- _WORK TO DO_: Copy every line from the data below in which the string "follow" can be found.

- _MATERIAL FOR THIS TASK_:

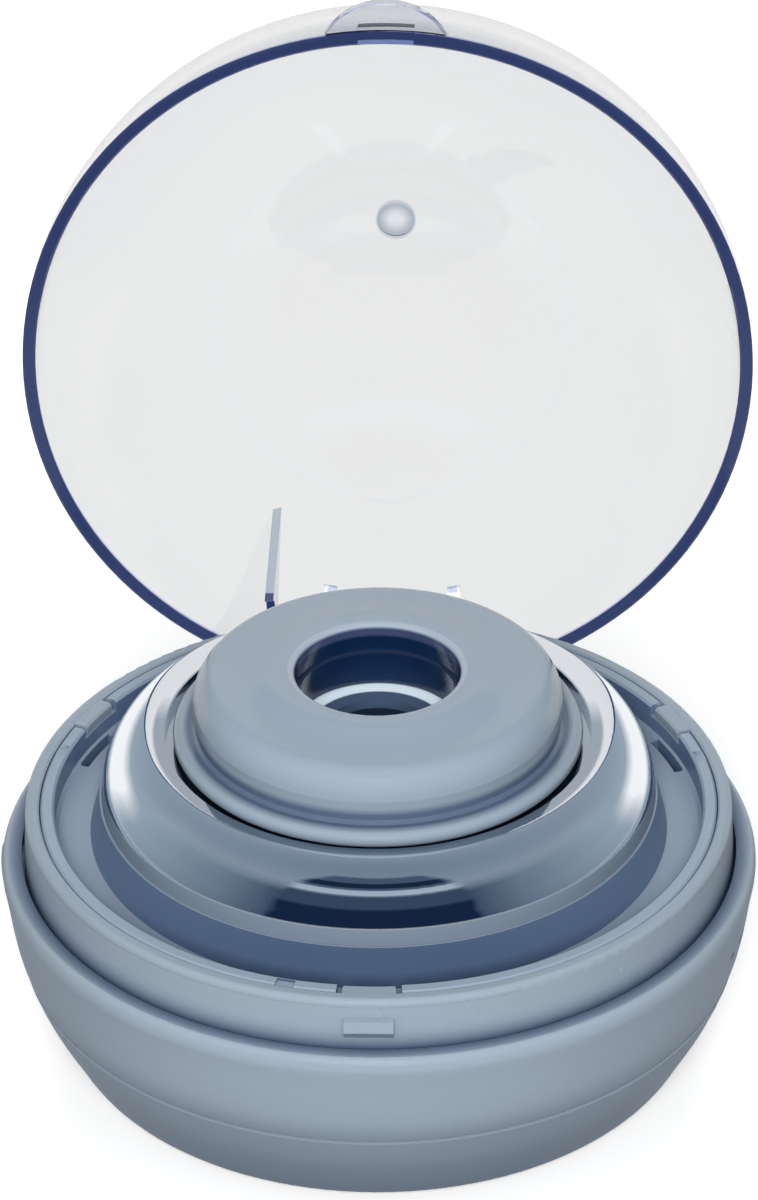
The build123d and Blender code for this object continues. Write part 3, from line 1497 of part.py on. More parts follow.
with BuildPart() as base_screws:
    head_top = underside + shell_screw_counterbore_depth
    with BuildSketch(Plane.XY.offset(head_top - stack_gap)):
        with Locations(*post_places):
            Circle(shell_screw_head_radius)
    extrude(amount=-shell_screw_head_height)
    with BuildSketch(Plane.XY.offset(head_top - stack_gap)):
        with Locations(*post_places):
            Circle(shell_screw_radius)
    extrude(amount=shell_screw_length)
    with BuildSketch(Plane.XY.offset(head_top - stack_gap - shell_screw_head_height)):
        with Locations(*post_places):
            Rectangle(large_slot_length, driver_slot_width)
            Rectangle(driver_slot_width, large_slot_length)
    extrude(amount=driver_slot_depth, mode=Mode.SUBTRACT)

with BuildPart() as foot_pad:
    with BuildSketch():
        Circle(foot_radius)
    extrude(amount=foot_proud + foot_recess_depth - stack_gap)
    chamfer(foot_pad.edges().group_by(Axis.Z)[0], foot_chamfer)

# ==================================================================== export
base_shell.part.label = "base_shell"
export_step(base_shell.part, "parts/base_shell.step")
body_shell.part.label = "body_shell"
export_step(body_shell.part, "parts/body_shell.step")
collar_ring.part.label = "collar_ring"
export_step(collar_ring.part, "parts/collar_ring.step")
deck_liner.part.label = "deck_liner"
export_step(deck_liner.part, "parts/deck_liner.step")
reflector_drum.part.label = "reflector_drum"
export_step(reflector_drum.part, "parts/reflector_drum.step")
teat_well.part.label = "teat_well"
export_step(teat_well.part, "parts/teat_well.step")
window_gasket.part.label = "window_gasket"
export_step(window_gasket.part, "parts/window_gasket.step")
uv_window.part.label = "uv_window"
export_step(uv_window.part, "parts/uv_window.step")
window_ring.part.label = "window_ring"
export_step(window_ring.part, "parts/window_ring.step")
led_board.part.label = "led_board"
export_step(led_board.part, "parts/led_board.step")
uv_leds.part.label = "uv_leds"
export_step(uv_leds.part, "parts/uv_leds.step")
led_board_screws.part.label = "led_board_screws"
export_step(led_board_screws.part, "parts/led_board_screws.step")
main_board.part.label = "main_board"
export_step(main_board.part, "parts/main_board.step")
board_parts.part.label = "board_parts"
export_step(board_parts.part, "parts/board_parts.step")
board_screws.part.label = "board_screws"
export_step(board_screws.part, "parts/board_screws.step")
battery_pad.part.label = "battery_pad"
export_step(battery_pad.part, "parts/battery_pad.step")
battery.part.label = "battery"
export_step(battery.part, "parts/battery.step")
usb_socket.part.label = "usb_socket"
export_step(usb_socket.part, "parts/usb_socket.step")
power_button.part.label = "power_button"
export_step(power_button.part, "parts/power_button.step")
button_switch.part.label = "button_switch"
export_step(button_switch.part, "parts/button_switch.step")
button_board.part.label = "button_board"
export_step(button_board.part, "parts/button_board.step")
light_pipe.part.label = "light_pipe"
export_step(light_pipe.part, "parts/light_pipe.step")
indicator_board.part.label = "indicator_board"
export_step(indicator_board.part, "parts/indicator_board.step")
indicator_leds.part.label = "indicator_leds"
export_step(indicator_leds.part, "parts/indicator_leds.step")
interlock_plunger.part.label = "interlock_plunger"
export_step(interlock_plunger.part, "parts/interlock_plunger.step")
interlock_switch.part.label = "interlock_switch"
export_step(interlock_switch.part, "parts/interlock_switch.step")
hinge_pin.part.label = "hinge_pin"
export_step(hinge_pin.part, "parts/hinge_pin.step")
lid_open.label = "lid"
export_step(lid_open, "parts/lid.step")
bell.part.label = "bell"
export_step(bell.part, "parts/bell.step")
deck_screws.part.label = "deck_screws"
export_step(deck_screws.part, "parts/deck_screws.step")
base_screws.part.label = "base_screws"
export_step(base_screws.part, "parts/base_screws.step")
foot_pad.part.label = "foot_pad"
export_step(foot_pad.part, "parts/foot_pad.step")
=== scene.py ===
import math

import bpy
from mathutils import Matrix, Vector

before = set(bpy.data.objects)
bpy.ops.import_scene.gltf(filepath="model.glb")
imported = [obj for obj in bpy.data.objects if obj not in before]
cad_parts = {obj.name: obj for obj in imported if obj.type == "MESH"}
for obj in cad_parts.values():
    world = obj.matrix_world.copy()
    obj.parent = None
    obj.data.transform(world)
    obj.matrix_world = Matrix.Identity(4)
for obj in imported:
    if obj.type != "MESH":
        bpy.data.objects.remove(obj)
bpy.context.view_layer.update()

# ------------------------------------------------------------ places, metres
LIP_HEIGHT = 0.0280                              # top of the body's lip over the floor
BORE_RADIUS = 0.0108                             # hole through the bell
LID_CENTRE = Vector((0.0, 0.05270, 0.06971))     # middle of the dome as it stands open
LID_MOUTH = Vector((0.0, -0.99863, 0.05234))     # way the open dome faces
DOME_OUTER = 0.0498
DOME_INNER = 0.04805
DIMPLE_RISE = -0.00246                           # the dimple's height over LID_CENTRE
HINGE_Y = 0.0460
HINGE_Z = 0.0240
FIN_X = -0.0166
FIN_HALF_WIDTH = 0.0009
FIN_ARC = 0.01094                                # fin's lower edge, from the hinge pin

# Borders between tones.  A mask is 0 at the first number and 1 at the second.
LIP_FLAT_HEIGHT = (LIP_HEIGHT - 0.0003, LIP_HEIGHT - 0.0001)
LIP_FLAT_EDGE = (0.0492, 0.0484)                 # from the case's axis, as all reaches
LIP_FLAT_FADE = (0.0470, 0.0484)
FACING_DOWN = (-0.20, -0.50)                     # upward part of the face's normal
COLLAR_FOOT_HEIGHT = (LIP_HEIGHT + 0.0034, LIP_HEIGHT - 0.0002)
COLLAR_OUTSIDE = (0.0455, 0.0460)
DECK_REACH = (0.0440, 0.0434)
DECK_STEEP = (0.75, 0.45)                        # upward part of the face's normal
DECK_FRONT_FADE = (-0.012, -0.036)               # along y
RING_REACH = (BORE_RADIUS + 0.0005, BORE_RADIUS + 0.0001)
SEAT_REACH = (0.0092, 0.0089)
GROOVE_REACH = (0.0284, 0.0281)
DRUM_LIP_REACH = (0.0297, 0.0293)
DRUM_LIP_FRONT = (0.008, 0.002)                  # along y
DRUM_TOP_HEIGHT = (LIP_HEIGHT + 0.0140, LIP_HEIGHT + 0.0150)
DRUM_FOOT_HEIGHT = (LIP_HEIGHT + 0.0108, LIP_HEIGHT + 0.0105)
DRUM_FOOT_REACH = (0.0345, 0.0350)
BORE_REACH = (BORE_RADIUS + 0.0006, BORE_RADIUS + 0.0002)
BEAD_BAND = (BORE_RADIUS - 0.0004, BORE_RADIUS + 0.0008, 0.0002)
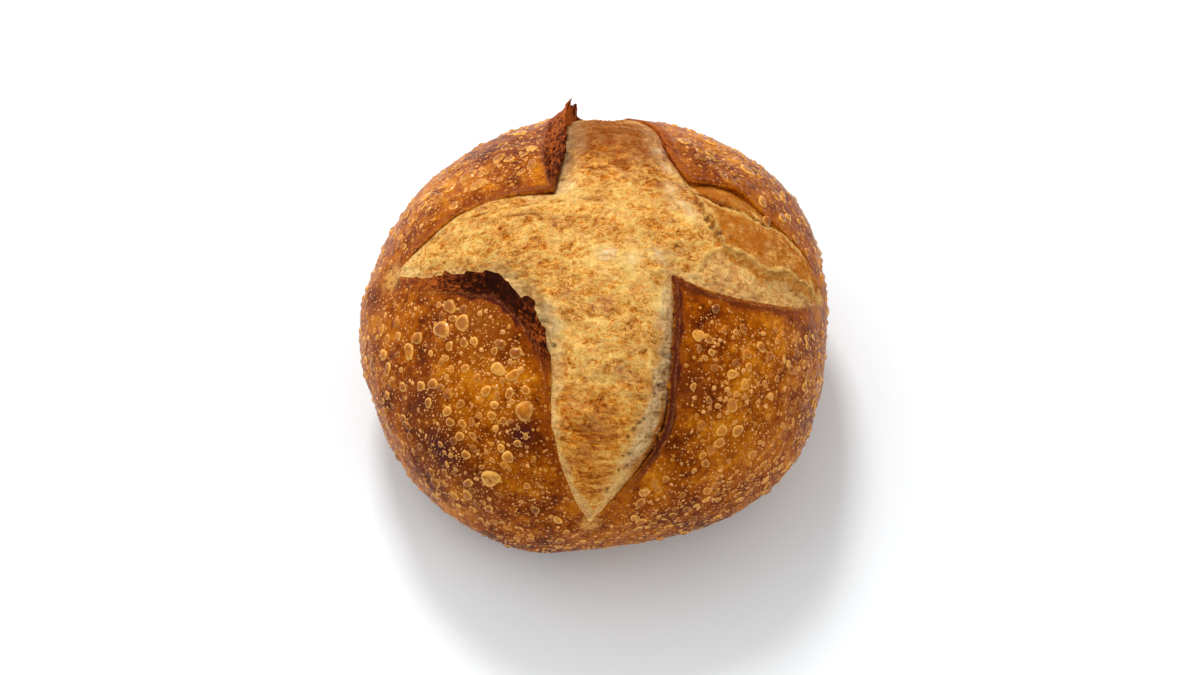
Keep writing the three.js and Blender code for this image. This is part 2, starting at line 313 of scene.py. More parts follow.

- _TASK RESULT_:
The build123d and Blender code for this object continues. Write part 3, from line 1497 of part.py on. More parts follow.
Keep writing the three.js and Blender code for this image. This is part 2, starting at line 313 of scene.py. More parts follow.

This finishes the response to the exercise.